To do: Go through the data below. List every line that holds the word "picture".

[Structured object records]
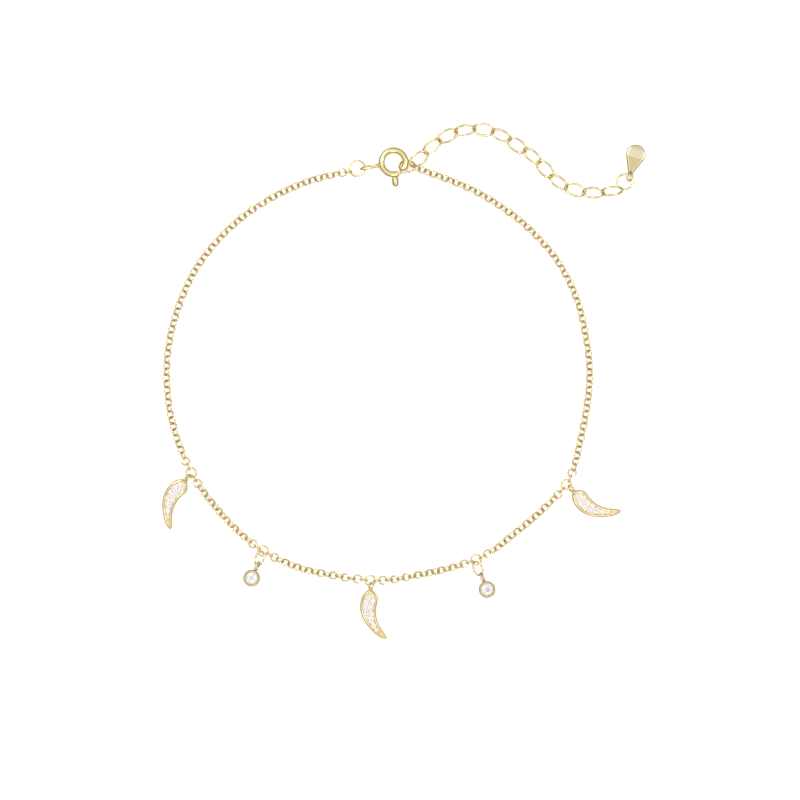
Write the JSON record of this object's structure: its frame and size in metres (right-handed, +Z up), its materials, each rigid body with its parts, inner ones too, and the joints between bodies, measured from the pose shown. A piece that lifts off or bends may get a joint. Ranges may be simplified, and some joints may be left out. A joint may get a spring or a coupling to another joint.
{
  "type": "charm anklet",
  "caption": "Fine gold link-chain anklet with pave horn charms, bezel-set drops, a spring-ring clasp and an extender with a tag.",
  "frame": {"origin": "middle of the outline of the whole anklet as it lies, on the surface it lies on", "axes": "+Z up from the surface, +Y towards the clasp, +X towards the extender's tag"},
  "size_m": [0.0724, 0.0772, 0.0019],
  "materials": {
    "gold": "polished light yellow gold plating",
    "tag_gold": "satin pale gold plating",
    "crystal": "clear colourless cut stone"
  },
  "bodies": {
    "anklet": {"chain_left_side": "gold", "chain_left": "gold", "chain_centre_left": "gold", "chain_centre_right": "gold", "chain_right": "gold", "chain_right_side": "gold", "ring_left_horn": "gold", "ring_left_drop": "gold", "ring_centre_horn": "gold", "ring_right_drop": "gold", "ring_right_horn": "gold", "horn_left": "gold", "stone_left_1": "crystal", "stone_left_2": "crystal", "stone_left_3": "crystal", "stone_left_4": "crystal", "stone_left_5": "crystal", "stone_left_6": "crystal", "stone_left_7": "crystal", "stone_left_8": "crystal", "stone_left_9": "crystal", "stone_left_10": "crystal", "horn_centre": "gold", "stone_centre_1": "crystal", "stone_centre_2": "crystal", "stone_centre_3": "crystal", "stone_centre_4": "crystal", "stone_centre_5": "crystal", "stone_centre_6": "crystal", "stone_centre_7": "crystal", "stone_centre_8": "crystal", "stone_centre_9": "crystal", "stone_centre_10": "crystal", "horn_right": "gold", "stone_right_1": "crystal", "stone_right_2": "crystal", "stone_right_3": "crystal", "stone_right_4": "crystal", "stone_right_5": "crystal", "stone_right_6": "crystal", "stone_right_7": "crystal", "stone_right_8": "crystal", "stone_right_9": "crystal", "stone_right_10": "crystal", "ring_left_hanging": "gold", "bezel_left": "gold", "stone_left_drop": "crystal", "ring_right_hanging": "gold", "bezel_right": "gold", "stone_right_drop": "crystal", "jump_ring_left": "gold", "jump_ring_right": "gold", "clasp_body": "gold", "extender_chain": "gold", "jump_ring_tag": "gold", "tag": "tag_gold"},
    "clasp_bolt": {"clasp_bolt": "gold"}
  },
  "joints": [
    {"name": "clasp_bolt_turn", "type": "hinge", "parent": "anklet", "child": "clasp_bolt", "pos_m": [-0.00157, 0.03275, 0.00082], "axis": [0, 0, 1], "range_deg": [-42, 0], "stiffness_Nm_per_rad": 0.0002, "springref_deg": 20.05}
  ]
}
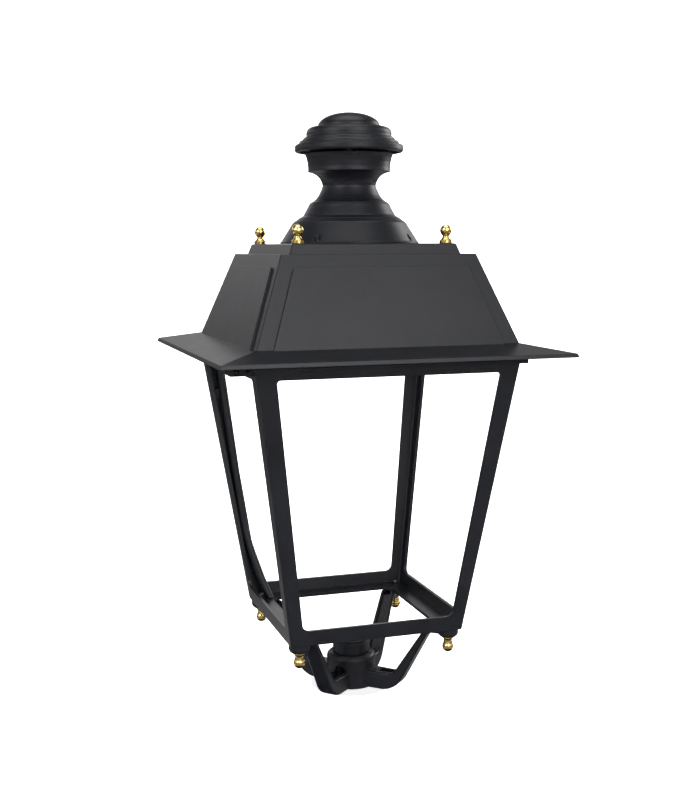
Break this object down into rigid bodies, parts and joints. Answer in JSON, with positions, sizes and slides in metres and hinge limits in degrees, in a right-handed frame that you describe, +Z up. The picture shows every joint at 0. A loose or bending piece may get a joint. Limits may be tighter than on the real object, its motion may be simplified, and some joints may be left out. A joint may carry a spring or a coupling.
{
  "type": "post top lantern",
  "caption": "Square tapered post top lantern: open cast cage with hinged roof, round vented chimney, ball finials and a four-armed post socket.",
  "frame": {"origin": "centre of the mouth of the post socket, at the underside of the collar and arms", "axes": "+Z up the post's centre line, -Y the front, -X the hinge side of the roof, +X its lock side"},
  "size_m": [0.4, 0.4, 0.6907],
  "materials": {
    "black_coat": "fine-textured satin black powder coat on cast aluminium",
    "polished_brass": "polished and lacquered",
    "steel": "plain stainless",
    "black_steel": "blackened stainless",
    "seal": "soft EPDM",
    "white_tray": "white powder coat",
    "bare_aluminium": "as extruded",
    "board": "white solder mask",
    "lens": "clear moulded acrylic",
    "clear_glass": "tempered, clear",
    "plastic_white": "moulded housing"
  },
  "bodies": {
    "cage": {"lantern_cage": "black_coat", "post_spider": "black_coat", "foot_studs": "steel", "foot_nuts": "black_steel", "foot_finials": "polished_brass", "cable_conduit": "black_coat", "conduit_saddles": "black_coat", "hinge_screws": "black_steel", "hinge_nuts": "steel"},
    "roof": {"roof_shell": "black_coat", "roof_gasket": "seal", "roof_finials": "polished_brass", "chimney_bell": "black_coat", "bell_screws": "black_steel", "chimney_collar": "black_coat", "chimney_cap": "black_coat", "tie_rod": "steel", "clamp_bar": "steel", "rod_nut": "steel", "gear_tray": "white_tray", "tray_screws": "steel", "led_heat_sink": "bare_aluminium", "led_board": "board", "led_lenses": "lens", "lamp_gasket": "seal", "lamp_glass": "clear_glass", "lamp_bezel": "white_tray", "bezel_screws": "steel", "led_driver": "plastic_white", "surge_protector": "plastic_white", "terminal_block": "plastic_white"},
    "lock": {"lock_screw": "polished_brass"},
    "grub_front": {"grub_screw_front": "black_steel"},
    "grub_back": {"grub_screw_back": "black_steel"}
  },
  "joints": [
    {"name": "roof_hinge", "type": "hinge", "parent": "cage", "child": "roof", "pos_m": [-0.1703, 0, 0.405], "axis": [0, -1, 0], "range_deg": [0, 95]},
    {"name": "lock_screw_travel", "type": "slide", "parent": "cage", "child": "lock", "axis": [0, 0, 1], "range_m": [0, 0.008]},
    {"name": "grub_front_travel", "type": "slide", "parent": "cage", "child": "grub_front", "axis": [0.7071, 0.7071, 0], "range_m": [0, 0.005]},
    {"name": "grub_back_travel", "type": "slide", "parent": "cage", "child": "grub_back", "axis": [-0.7071, -0.7071, 0], "range_m": [0, 0.005]}
  ]
}
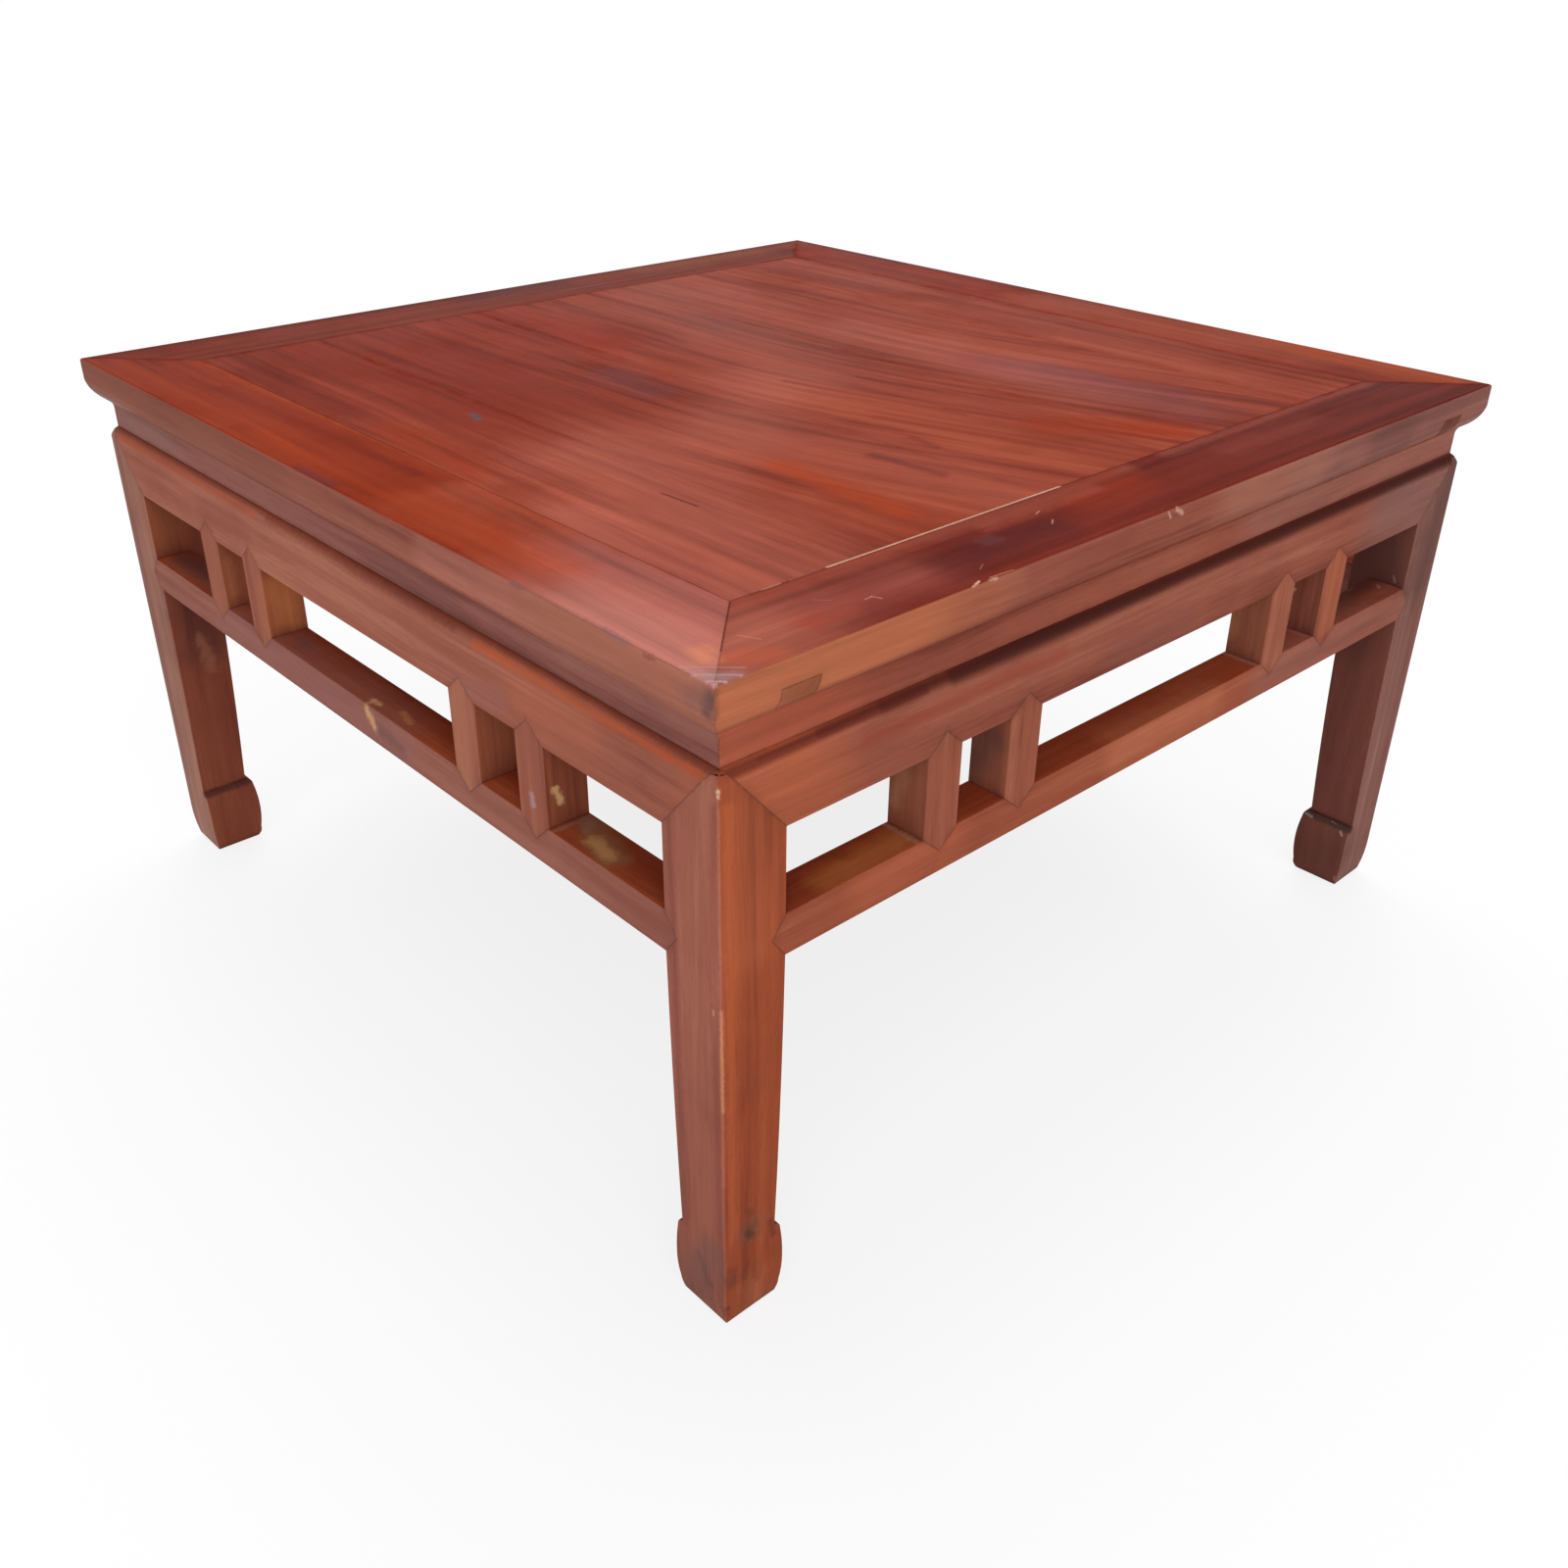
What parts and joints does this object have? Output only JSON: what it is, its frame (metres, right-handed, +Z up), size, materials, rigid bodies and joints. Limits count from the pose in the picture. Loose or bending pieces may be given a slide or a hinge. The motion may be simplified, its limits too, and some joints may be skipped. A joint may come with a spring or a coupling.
{
  "type": "kang table",
  "caption": "Low square wooden table with a flush floating panel, recessed waist, open frieze of short struts and square legs that end in inward hoof feet.",
  "frame": {"origin": "on the floor, under the middle of the top", "axes": "+Z up out of the table top, -Y towards the front, -X towards the left side; the table is as wide as it is deep"},
  "size_m": [0.84, 0.84, 0.48],
  "materials": {
    "rail_wood": "satin varnish over reddish brown stain",
    "panel_wood": "satin varnish over red stain, worn",
    "batten_wood": "thin stain, unpolished underside",
    "waist_wood": "satin varnish over red-brown stain",
    "apron_wood": "satin varnish over red-brown stain",
    "strut_wood": "satin varnish over red-brown stain",
    "stretcher_wood": "satin varnish over red-brown stain",
    "leg_wood": "satin varnish over red-brown stain, worn at the feet"
  },
  "bodies": {
    "root": {"long_rail_left": "rail_wood", "long_rail_right": "rail_wood", "short_rail_front": "rail_wood", "short_rail_back": "rail_wood", "panel_board_1": "panel_wood", "panel_board_2": "panel_wood", "panel_board_3": "panel_wood", "panel_board_4": "panel_wood", "panel_board_5": "panel_wood", "batten_front": "batten_wood", "batten_middle": "batten_wood", "batten_back": "batten_wood", "waist_front": "waist_wood", "waist_right": "waist_wood", "waist_back": "waist_wood", "waist_left": "waist_wood", "apron_front": "apron_wood", "apron_right": "apron_wood", "apron_back": "apron_wood", "apron_left": "apron_wood", "strut_front_1": "strut_wood", "strut_front_2": "strut_wood", "strut_front_3": "strut_wood", "strut_front_4": "strut_wood", "strut_right_1": "strut_wood", "strut_right_2": "strut_wood", "strut_right_3": "strut_wood", "strut_right_4": "strut_wood", "strut_back_1": "strut_wood", "strut_back_2": "strut_wood", "strut_back_3": "strut_wood", "strut_back_4": "strut_wood", "strut_left_1": "strut_wood", "strut_left_2": "strut_wood", "strut_left_3": "strut_wood", "strut_left_4": "strut_wood", "stretcher_front": "stretcher_wood", "stretcher_right": "stretcher_wood", "stretcher_back": "stretcher_wood", "stretcher_left": "stretcher_wood", "leg_front_left": "leg_wood", "leg_front_right": "leg_wood", "leg_back_right": "leg_wood", "leg_back_left": "leg_wood"}
  },
  "joints": []
}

Finished task:
Break this object down into rigid bodies, parts and joints. Answer in JSON, with positions, sizes and slides in metres and hinge limits in degrees, in a right-handed frame that you describe, +Z up. The picture shows every joint at 0. A loose or bending piece may get a joint. Limits may be tighter than on the real object, its motion may be simplified, and some joints may be left out. A joint may carry a spring or a coupling.
What parts and joints does this object have? Output only JSON: what it is, its frame (metres, right-handed, +Z up), size, materials, rigid bodies and joints. Limits count from the pose in the picture. Loose or bending pieces may be given a slide or a hinge. The motion may be simplified, its limits too, and some joints may be skipped. A joint may come with a spring or a coupling.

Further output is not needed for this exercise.